The Court declined to resolve that disagreement in PDR Network. At issue was the FCC’s 2006 Order, which ruled that the TCPA’s ban on “unsolicited advertisements” includes faxed advertisements that “promote goods or services even at no cost, such as free magazine subscriptions.” The district court declined to follow the FCC’s definition; it held that PDR Network’s faxes, which advertised a free medical reference guide, were not “unsolicited advertisements.” The Court of Appeals for the Fourth Circuit reversed, holding that the Hobbs Act required the district court to defer to the FCC’s definition of “unsolicited advertisements.”
The Supreme Court vacated and remanded for the Fourth Circuit to answer two preliminary questions that it had not addressed. First, was the FCC’s 2006 Order a “legislative rule” that has the “force and effect of law,” or rather an “interpretive rule,” which may not be binding on district courts? Second, did PDR Network have a “prior” and “adequate” opportunity to seek judicial review of the 2006 Order? If so, the Administrative Procedure Act bars subsequent judicial review of the Order.
Although the Court left open the question whether district courts are bound by the FCC’s orders, a four-justice concurrence authored by Judge Kavanaugh may have hinted at the Court’s ultimate resolution of that issue. That concurrence, joined by Justice Thomas, Justice Alito, and Justice Gorsuch, endorsed the view that district courts are free to interpret the TCPA for themselves, despite contrary FCC orders. Time will tell whether a fifth justice adopts that view.
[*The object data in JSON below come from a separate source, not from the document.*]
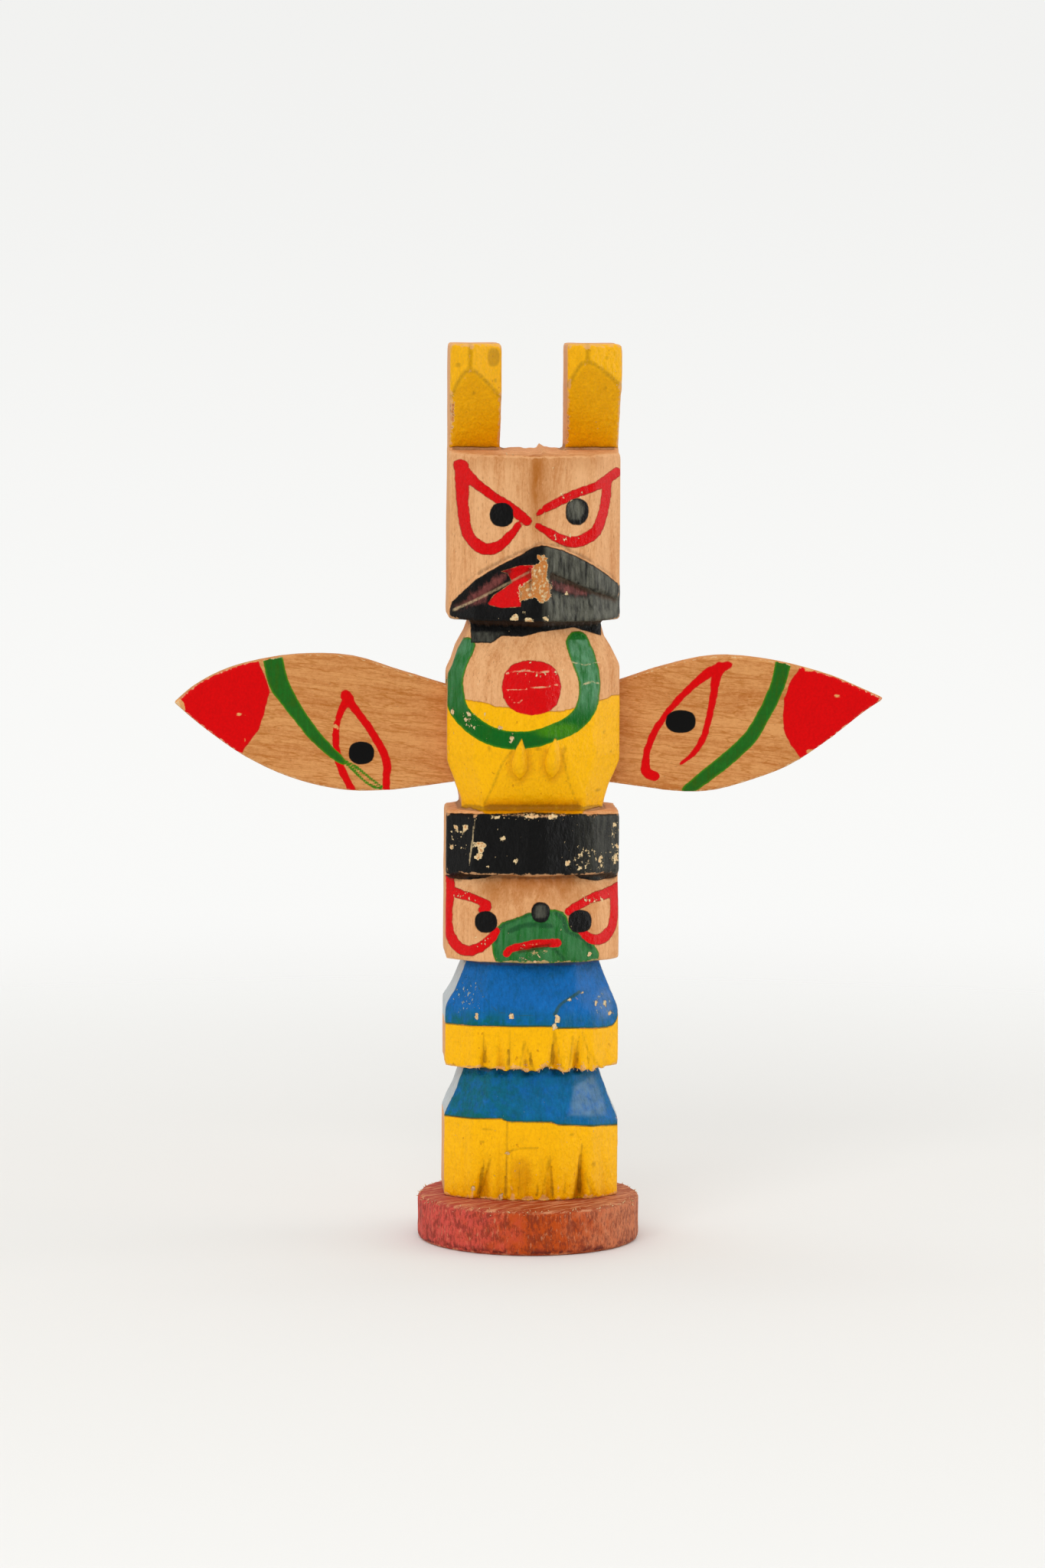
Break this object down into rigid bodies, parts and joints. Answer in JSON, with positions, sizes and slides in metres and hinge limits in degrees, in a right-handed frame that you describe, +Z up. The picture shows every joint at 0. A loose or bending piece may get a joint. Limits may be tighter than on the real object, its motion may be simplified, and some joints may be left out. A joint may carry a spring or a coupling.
{
  "type": "totem pole",
  "caption": "Small painted wooden totem pole with carved stacked figures, thin wing boards let into its sides and a round base that it stands on.",
  "frame": {"origin": "centre of the base's underside", "axes": "+Z up along the pole, the carved front faces -Y, the wings spread along X"},
  "size_m": [0.111, 0.0346, 0.14],
  "materials": {
    "painted_wood": "bare light hardwood with worn gloss enamel paint in red, black, green, yellow and blue",
    "wing_wood": "bare sanded board with painted red tips, green bands and black-dotted red eyes",
    "stained_wood": "rough-sawn wood with a thin red-brown stain"
  },
  "bodies": {
    "root": {"pole": "painted_wood", "left_wing": "wing_wood", "right_wing": "wing_wood", "base_disc": "stained_wood"}
  },
  "joints": []
}
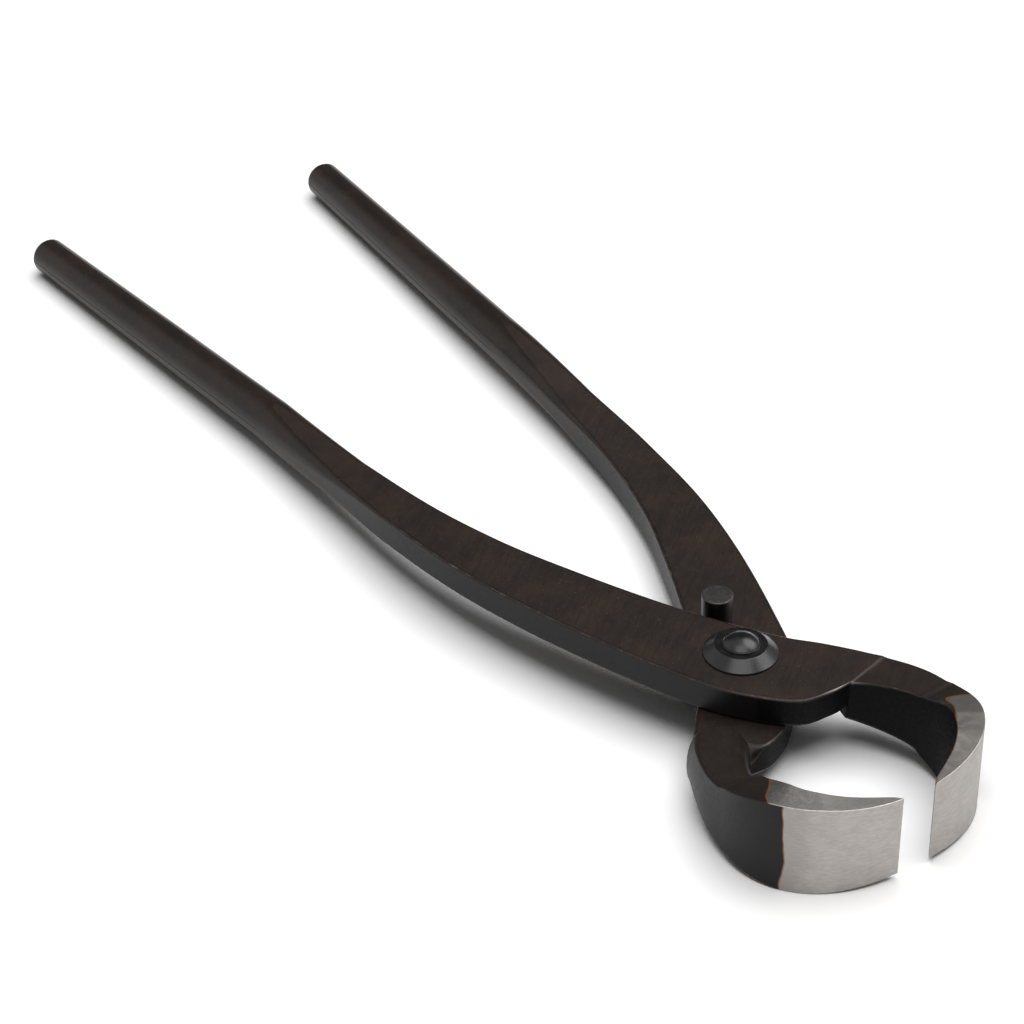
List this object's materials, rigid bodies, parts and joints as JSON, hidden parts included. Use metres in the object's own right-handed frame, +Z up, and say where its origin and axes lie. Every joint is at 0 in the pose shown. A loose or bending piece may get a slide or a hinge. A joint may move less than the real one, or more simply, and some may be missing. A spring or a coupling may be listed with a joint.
{
  "type": "root cutter",
  "caption": "Forged end-cutting pliers for roots, with long round handles, lapped and riveted plates, and curved jaws that meet edge to edge.",
  "frame": {"origin": "under the middle of the tool's box, on the surface it lies on", "axes": "+X along the tool from the handles to the cutting edges, +Y towards the lower arm's handle, +Z up along the rivet"},
  "size_m": [0.2098, 0.0614, 0.0156],
  "materials": {
    "dark_forged_steel": "black oxide on forged carbon steel, satin, ground bright on the jaws",
    "black_hardware": "blackened steel, satin"
  },
  "bodies": {
    "lower_arm_body": {"lower_arm": "dark_forged_steel", "pivot_rivet": "black_hardware", "top_washer": "black_hardware", "bottom_washer": "black_hardware", "stop_pin": "dark_forged_steel"},
    "upper_arm_body": {"upper_arm": "dark_forged_steel"}
  },
  "joints": [
    {"name": "pivot", "type": "hinge", "parent": "lower_arm_body", "child": "upper_arm_body", "pos_m": [0.06352, 0.00085, 0.0076], "axis": [0, 0, 1], "range_deg": [-7.7, 42]}
  ]
}
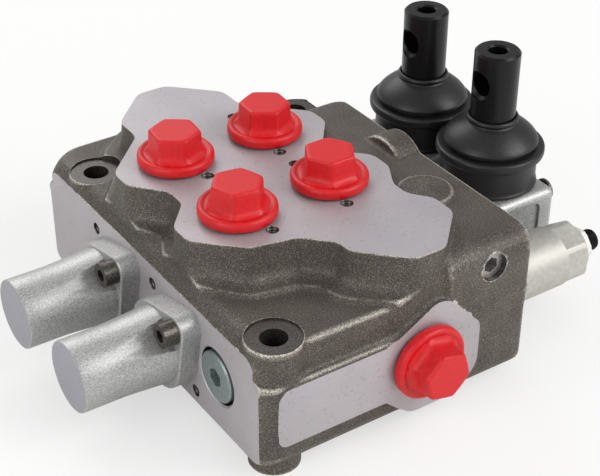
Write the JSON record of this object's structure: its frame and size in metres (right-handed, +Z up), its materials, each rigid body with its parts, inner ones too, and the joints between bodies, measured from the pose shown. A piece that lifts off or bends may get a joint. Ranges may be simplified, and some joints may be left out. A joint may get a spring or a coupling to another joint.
{
  "type": "hydraulic control valve",
  "caption": "Cast iron directional control valve with sliding spools, spring caps, booted levers, a relief valve and red plastic port plugs.",
  "frame": {"origin": "centre of the front far mounting hole in the plane of the feet", "axes": "+X along the spools towards the levers, +Y away from the inlet port, +Z up out of the mounting hole"},
  "size_m": [0.1948, 0.1749, 0.093],
  "materials": {
    "cast_iron": "as cast, faces milled",
    "ground_steel": "ground",
    "spring_steel": "oiled wire",
    "die_cast_aluminium": "die cast, fine grain",
    "red_plastic": "moulded, half gloss",
    "oxide_steel": "black oxide",
    "seal_rubber": "smooth",
    "gasket_sheet": "matte",
    "turned_steel": "turned",
    "black_rubber": "soft sheen",
    "blackened_steel": "blackened",
    "zinc_plated_steel": "zinc plated",
    "white_plastic": "moulded"
  },
  "bodies": {
    "housing": {"valve_body": "cast_iron", "pivot_pin_1": "ground_steel", "pivot_pin_2": "ground_steel", "centring_spring_1": "spring_steel", "centring_spring_2": "spring_steel", "check_spring": "spring_steel", "relief_spring": "spring_steel", "spring_cap_1": "die_cast_aluminium", "spring_cap_2": "die_cast_aluminium", "lever_box_1": "die_cast_aluminium", "lever_box_2": "die_cast_aluminium", "port_plug_a1": "red_plastic", "port_plug_b1": "red_plastic", "port_plug_a2": "red_plastic", "port_plug_b2": "red_plastic", "inlet_port_plug": "red_plastic", "outlet_port_plug": "red_plastic", "spring_cap_screws": "oxide_steel", "lever_box_screws": "oxide_steel", "grub_plug": "oxide_steel", "cap_seal_1": "seal_rubber", "cap_seal_2": "seal_rubber", "front_spool_seal_1": "seal_rubber", "front_spool_seal_2": "seal_rubber", "rear_spool_seal_1": "seal_rubber", "rear_spool_seal_2": "seal_rubber", "hex_plug_seal": "seal_rubber", "relief_seal": "seal_rubber", "lever_box_gasket_1": "gasket_sheet", "lever_box_gasket_2": "gasket_sheet", "outer_spring_seat_1": "turned_steel", "outer_spring_seat_2": "turned_steel", "boot_1": "black_rubber", "boot_2": "black_rubber", "hex_socket_plug": "zinc_plated_steel", "relief_cartridge": "zinc_plated_steel", "relief_lock_ring": "white_plastic"},
    "spool_1": {"spool_1": "ground_steel", "inner_spring_seat_1": "turned_steel", "seat_screw_1": "oxide_steel"},
    "spool_2": {"spool_2": "ground_steel", "inner_spring_seat_2": "turned_steel", "seat_screw_2": "oxide_steel"},
    "lever_1": {"lever_1": "blackened_steel"},
    "lever_2": {"lever_2": "blackened_steel"},
    "check_valve": {"check_poppet": "ground_steel"},
    "relief_valve": {"relief_poppet": "ground_steel"},
    "relief_screw": {"relief_adjuster": "oxide_steel", "relief_spring_pad": "turned_steel"}
  },
  "joints": [
    {"name": "spool_1_slide", "type": "slide", "parent": "housing", "child": "spool_1", "axis": [1, 0, 0], "range_m": [-0.0057, 0.0057], "stiffness_N_per_m": 6000, "deforming": ["centring_spring_1"]},
    {"name": "lever_1_tilt", "type": "hinge", "parent": "housing", "child": "lever_1", "pos_m": [0.1221, -0.0715, 0.046], "axis": [0, 1, 0], "range_deg": [-15, 15], "deforming": ["boot_1"]},
    {"name": "spool_2_slide", "type": "slide", "parent": "housing", "child": "spool_2", "axis": [1, 0, 0], "range_m": [-0.0057, 0.0057], "stiffness_N_per_m": 6000, "deforming": ["centring_spring_2"]},
    {"name": "lever_2_tilt", "type": "hinge", "parent": "housing", "child": "lever_2", "pos_m": [0.1221, -0.0315, 0.046], "axis": [0, 1, 0], "range_deg": [-15, 15], "deforming": ["boot_2"]},
    {"name": "check_valve_lift", "type": "slide", "parent": "housing", "child": "check_valve", "axis": [-1, 0, 0], "range_m": [0, 0.003], "stiffness_N_per_m": 400, "springref_m": -0.003, "deforming": ["check_spring"]},
    {"name": "relief_valve_lift", "type": "slide", "parent": "housing", "child": "relief_valve", "axis": [1, 0, 0], "range_m": [0, 0.0012], "stiffness_N_per_m": 8000, "springref_m": -0.002, "deforming": ["relief_spring"]},
    {"name": "relief_screw_travel", "type": "slide", "parent": "housing", "child": "relief_screw", "axis": [1, 0, 0], "range_m": [-0.002, 0.002], "deforming": ["relief_spring"]}
  ],
  "couplings": [
    {"joint": "lever_1_tilt", "follows": "spool_1_slide", "rad_per_m": -45.9},
    {"joint": "lever_2_tilt", "follows": "spool_2_slide", "rad_per_m": -45.9}
  ]
}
TIP: The Court’s decision in PDR Network highlights two avenues for TCPA defendants to challenge unfavorable FCC orders. First, defendants can argue that the order is a non-binding “legislative rule.” Second, defendants can argue that they lacked an adequate opportunity to challenge the order when it was issued. Although both arguments are fact-dependent, TCPA defendants should carefully consider them in each case.